For real-time or latency-sensitive workloads (e.g., Rust game servers), this behavior causes:


  • High CPU Pressure Stall (PSI)
  • NUMA thrashing
  • Cross-socket memory access latency
  • Poor tick stability
  • Performance inconsistencies
  • Thread migration penalties
  • Cache invalidation and reduced efficiency

Conversely, when administrators manually pin containers to cores within a single NUMA node and assign matching memory affinity, PSI drops dramatically (e.g., from 10% to nearly 0%), and workload performance becomes stable and predictable.




Why This Matters​


NUMA locality is essential for modern systems:


  • Multi-socket Xeon and EPYC hosts
  • High-density container clusters
  • Memory-intensive workloads
  • Game servers
  • Databases
  • Web hosting stacks
  • Virtualized or containerized HPC workloads

As hardware grows more NUMA-complex, topology-aware CPU assignment becomes increasingly important.

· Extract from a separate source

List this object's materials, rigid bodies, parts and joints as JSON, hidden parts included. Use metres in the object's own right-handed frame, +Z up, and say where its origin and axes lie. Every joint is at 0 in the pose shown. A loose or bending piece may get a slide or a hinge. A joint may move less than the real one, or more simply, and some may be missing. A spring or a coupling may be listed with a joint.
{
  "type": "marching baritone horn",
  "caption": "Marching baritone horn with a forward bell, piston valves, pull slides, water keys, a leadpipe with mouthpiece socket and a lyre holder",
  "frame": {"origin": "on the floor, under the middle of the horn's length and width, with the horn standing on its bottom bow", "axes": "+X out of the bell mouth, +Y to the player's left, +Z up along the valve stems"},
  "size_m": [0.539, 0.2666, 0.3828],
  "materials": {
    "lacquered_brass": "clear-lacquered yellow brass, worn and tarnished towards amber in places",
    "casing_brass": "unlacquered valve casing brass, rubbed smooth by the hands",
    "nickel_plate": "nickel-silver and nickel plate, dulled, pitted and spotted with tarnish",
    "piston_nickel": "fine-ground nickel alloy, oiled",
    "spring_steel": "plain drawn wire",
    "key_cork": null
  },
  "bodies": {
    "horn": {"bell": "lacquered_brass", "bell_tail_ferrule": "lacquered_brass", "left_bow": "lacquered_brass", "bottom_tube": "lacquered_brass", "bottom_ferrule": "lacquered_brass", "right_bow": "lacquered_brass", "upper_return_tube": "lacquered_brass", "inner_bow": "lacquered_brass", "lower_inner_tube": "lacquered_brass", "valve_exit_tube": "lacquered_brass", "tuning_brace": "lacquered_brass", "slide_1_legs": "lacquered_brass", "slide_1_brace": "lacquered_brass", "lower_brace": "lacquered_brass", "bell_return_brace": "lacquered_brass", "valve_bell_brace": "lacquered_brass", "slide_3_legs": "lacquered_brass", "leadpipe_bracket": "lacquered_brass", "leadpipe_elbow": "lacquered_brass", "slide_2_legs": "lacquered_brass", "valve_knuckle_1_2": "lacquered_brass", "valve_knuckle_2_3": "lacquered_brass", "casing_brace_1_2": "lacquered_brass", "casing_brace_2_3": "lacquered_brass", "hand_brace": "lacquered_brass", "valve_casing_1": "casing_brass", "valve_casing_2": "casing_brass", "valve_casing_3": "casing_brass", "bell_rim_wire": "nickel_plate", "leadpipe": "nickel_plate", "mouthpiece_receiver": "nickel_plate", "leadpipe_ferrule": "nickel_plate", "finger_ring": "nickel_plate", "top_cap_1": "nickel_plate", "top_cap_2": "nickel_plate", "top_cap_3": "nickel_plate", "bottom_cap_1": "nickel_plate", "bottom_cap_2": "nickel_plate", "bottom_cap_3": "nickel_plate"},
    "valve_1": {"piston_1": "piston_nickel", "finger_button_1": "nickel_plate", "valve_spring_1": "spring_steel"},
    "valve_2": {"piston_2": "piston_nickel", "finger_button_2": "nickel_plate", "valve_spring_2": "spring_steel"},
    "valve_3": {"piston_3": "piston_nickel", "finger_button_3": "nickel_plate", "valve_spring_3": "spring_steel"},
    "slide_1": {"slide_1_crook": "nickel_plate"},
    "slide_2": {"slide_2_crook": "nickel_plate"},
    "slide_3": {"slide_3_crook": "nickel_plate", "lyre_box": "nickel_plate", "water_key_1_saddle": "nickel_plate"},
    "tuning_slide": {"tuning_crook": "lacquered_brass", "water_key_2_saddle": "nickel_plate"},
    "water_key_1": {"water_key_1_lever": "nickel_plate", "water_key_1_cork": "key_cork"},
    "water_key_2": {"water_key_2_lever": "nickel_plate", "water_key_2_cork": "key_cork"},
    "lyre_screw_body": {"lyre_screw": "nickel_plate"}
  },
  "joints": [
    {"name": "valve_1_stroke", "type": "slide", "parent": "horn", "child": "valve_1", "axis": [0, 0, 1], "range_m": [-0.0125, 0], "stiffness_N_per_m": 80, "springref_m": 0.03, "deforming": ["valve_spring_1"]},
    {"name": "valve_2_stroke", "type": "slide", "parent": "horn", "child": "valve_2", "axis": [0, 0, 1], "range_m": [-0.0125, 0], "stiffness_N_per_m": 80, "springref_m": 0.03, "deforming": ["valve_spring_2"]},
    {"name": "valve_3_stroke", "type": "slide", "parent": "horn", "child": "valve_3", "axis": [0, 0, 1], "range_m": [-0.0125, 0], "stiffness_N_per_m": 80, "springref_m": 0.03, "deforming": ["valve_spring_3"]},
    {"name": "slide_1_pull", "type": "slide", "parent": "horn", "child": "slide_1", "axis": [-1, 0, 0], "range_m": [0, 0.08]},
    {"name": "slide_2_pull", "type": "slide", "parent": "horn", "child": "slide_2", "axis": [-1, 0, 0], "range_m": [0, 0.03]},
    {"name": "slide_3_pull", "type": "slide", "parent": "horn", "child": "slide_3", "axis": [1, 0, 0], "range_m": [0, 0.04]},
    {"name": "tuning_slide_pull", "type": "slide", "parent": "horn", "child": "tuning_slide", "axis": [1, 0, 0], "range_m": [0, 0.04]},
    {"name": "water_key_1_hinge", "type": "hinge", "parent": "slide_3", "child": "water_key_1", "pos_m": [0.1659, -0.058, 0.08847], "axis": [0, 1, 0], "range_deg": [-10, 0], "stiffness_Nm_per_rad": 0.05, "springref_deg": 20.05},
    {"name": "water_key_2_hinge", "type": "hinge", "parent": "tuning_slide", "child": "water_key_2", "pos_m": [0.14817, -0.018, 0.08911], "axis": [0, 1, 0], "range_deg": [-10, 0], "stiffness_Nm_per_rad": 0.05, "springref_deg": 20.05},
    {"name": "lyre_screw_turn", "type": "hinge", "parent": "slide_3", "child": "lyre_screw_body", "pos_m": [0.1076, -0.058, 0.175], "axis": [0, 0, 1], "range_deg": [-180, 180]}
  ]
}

⭐ Proposed Solution: Add a NUMA-Optimized CPU Assignment Option in Advanced Settings​


UI Proposal (Advanced tab):​


[ ] Enable NUMA-optimized CPU assignment


NUMA Node Preference:
[x] Node 0 [ ] Node 1 [ ] Node 2 [ ] Node 3


Core Grouping Strategy:
( ) Contiguous cores
( ) SMT sibling pairs
( ) Auto-select optimal local cores


Memory Affinity:
[x] Bind memory to selected NUMA node(s)

Behavior:​


If “NUMA-optimized CPU assignment” is enabled:


  1. Proxmox automatically chooses cores within the specified NUMA node(s).
  2. The selected CPUs are contiguous, topology-aware, and local.
  3. Memory affinity (cpuset.mems) is set automatically to match.
  4. No random scattering across NUMA nodes occurs.
  5. Linux scheduler migrations stay within the NUMA-local core group.

Optional:
If multiple NUMA nodes are selected, Proxmox divides cores proportionally.




Implementation Outline​


The system would modify LXC config using:


lxc.cgroup2.cpuset.cpus = X,Y,Z...
lxc.cgroup2.cpuset.mems = N

Proxmox already supports cpuset generation internally but does not expose NUMA grouping.

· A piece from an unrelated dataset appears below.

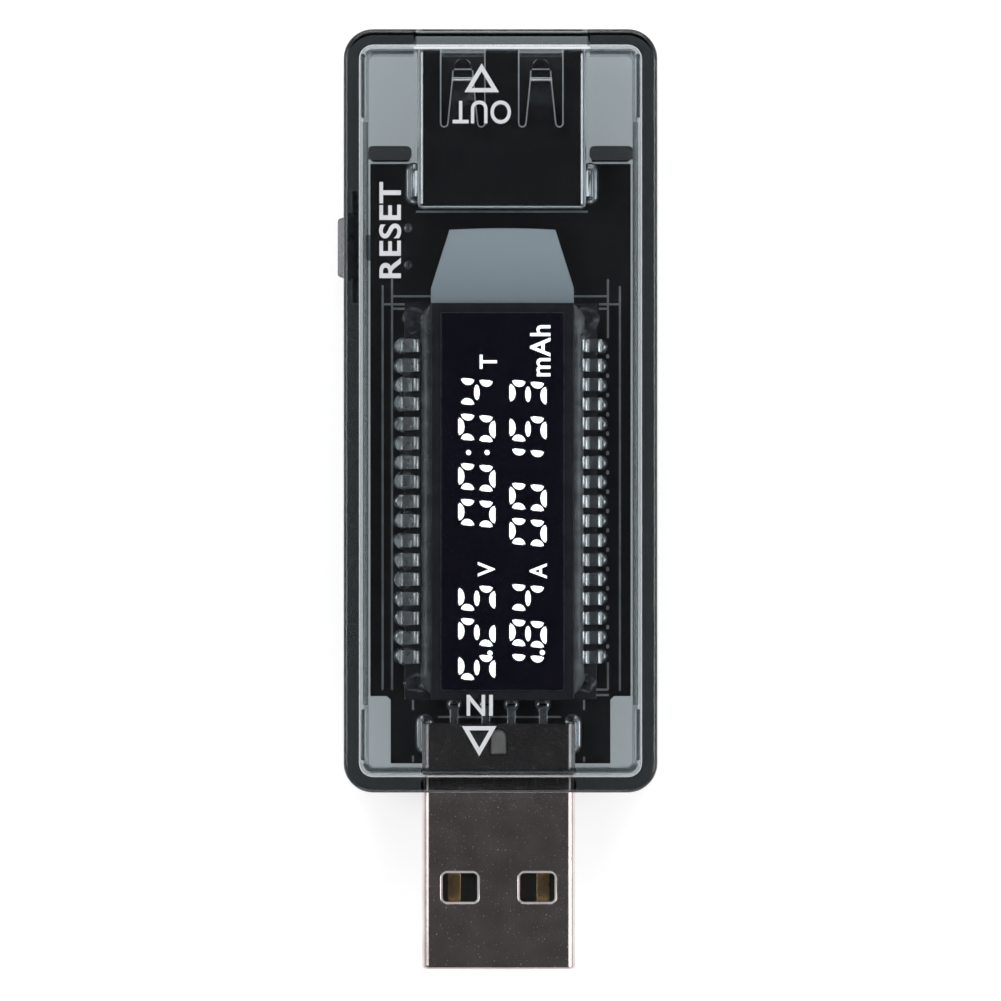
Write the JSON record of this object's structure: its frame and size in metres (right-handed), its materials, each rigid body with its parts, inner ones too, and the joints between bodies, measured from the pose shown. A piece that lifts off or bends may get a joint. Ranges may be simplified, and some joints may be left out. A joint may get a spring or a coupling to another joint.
{
  "type": "usb power meter",
  "caption": "Stick-shaped meter with a USB-A plug, a USB-A socket, a segment display and a reset button in a clear smoke-tinted case.",
  "frame": {"origin": "centre of the case's flat back face", "axes": "+Y along the stick towards the socket end, +Z out of the display face, +X to the right seen from the front"},
  "size_m": [0.025, 0.0735, 0.012],
  "materials": {
    "smoke_plastic": "clear smoke-tinted plastic, polished",
    "button_plastic": "translucent grey plastic, satin",
    "board": "black solder mask over glass-epoxy laminate",
    "nickel": "nickel plate, satin",
    "dark_nickel": "nickel plate, dull",
    "gold": "gold flash over nickel",
    "black_plastic": "moulded black plastic",
    "white_plastic": "moulded white plastic",
    "display_glass": "display glass",
    "polarizer": "polarizing film, near black",
    "tin": "tinned bronze",
    "glue": "clear cured glue",
    "ceramic": "fired ceramic with tinned ends",
    "white_ink": "printed white ink",
    "lit_segments": "display segments lit white"
  },
  "bodies": {
    "case": {"front_cover": "smoke_plastic", "rear_cover": "smoke_plastic", "switch_housing": "black_plastic", "switch_frame": "nickel", "switch_dome": "nickel", "switch_terminal_1": "tin", "switch_terminal_2": "tin", "circuit_board": "board", "plug_shell": "nickel", "plug_insulator": "black_plastic", "socket_shell": "dark_nickel", "socket_insulator": "black_plastic", "lcd_front_polarizer": "polarizer", "lcd_front_glass": "display_glass", "lcd_rear_glass": "display_glass", "lcd_rear_polarizer": "polarizer", "light_guide": "white_plastic", "backlight_lamp": "white_plastic", "display_pins_left": "tin", "display_pins_right": "tin", "glue_bead_left": "glue", "glue_bead_right": "glue", "microcontroller": "black_plastic", "memory_chip": "black_plastic", "voltage_regulator": "black_plastic", "sense_resistor": "black_plastic", "plug_contact_1": "gold", "socket_contact_1": "gold", "capacitor_1": "ceramic", "resistor_1": "black_plastic", "plug_contact_2": "gold", "socket_contact_2": "gold", "capacitor_2": "ceramic", "resistor_2": "black_plastic", "plug_contact_3": "gold", "socket_contact_3": "gold", "capacitor_3": "ceramic", "resistor_3": "black_plastic", "plug_contact_4": "gold", "socket_contact_4": "gold", "capacitor_4": "ceramic", "resistor_4": "black_plastic"},
    "button": {"reset_button": "button_plastic"},
    "plunger": {"switch_plunger": "white_plastic"}
  },
  "joints": [
    {"name": "reset_button_press", "type": "slide", "parent": "case", "child": "button", "axis": [1, 0, 0], "range_m": [0, 0.0003], "stiffness_N_per_m": 4000},
    {"name": "switch_plunger_press", "type": "slide", "parent": "case", "child": "plunger", "axis": [1, 0, 0], "range_m": [0, 0.0003]}
  ],
  "couplings": [
    {"joint": "switch_plunger_press", "follows": "reset_button_press", "ratio": 1}
  ]
}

Implementing this feature only requires:


  • Reading host CPU topology
  • Selecting NUMA-local CPUs
  • Writing cpuset + mems entries

This is a lightweight enhancement with a large performance impact.




Real-World Example Result​


On a 4-socket, 4-NUMA node machine:


Before NUMA pinning (using default Proxmox assignment):


  • 10-15% CPU some pressure stall
  • Rust game server lagging/stuttering
  • High latency spikes

After manual NUMA pinning:


  • 0–1% PSI
  • Completely stable tickrate
  • Significantly lower load
  • Better performance and player experience
  • No cross-socket thrashing

This is a dramatic improvement enabled purely by proper CPU locality.




Why This Should Be Added to Proxmox


  • Easier for users than manual config editing
  • Provides correct behavior on multi-socket systems
  • Brings LXC CPU assignment to parity with VM NUMA features
  • Reduces support burden (users often misinterpret “cores”)
  • Improves performance for a huge class of workloads
  • Makes Proxmox competitive with NUMA-aware orchestrators

This feature would be optional, non-breaking, and highly beneficial.




Conclusion​


Proxmox currently assigns LXC CPUs without considering NUMA topology, which hinders performance on modern multi-socket systems. Adding an advanced setting for NUMA-optimized CPU assignment would:


  • Improve performance
  • Reduce scheduler overhead
  • Lower PSI
  • Make workloads more predictable
  • Empower administrators
  • Modernize Proxmox for NUMA-heavy hardware

This proposal is both technically feasible and highly valuable for real users.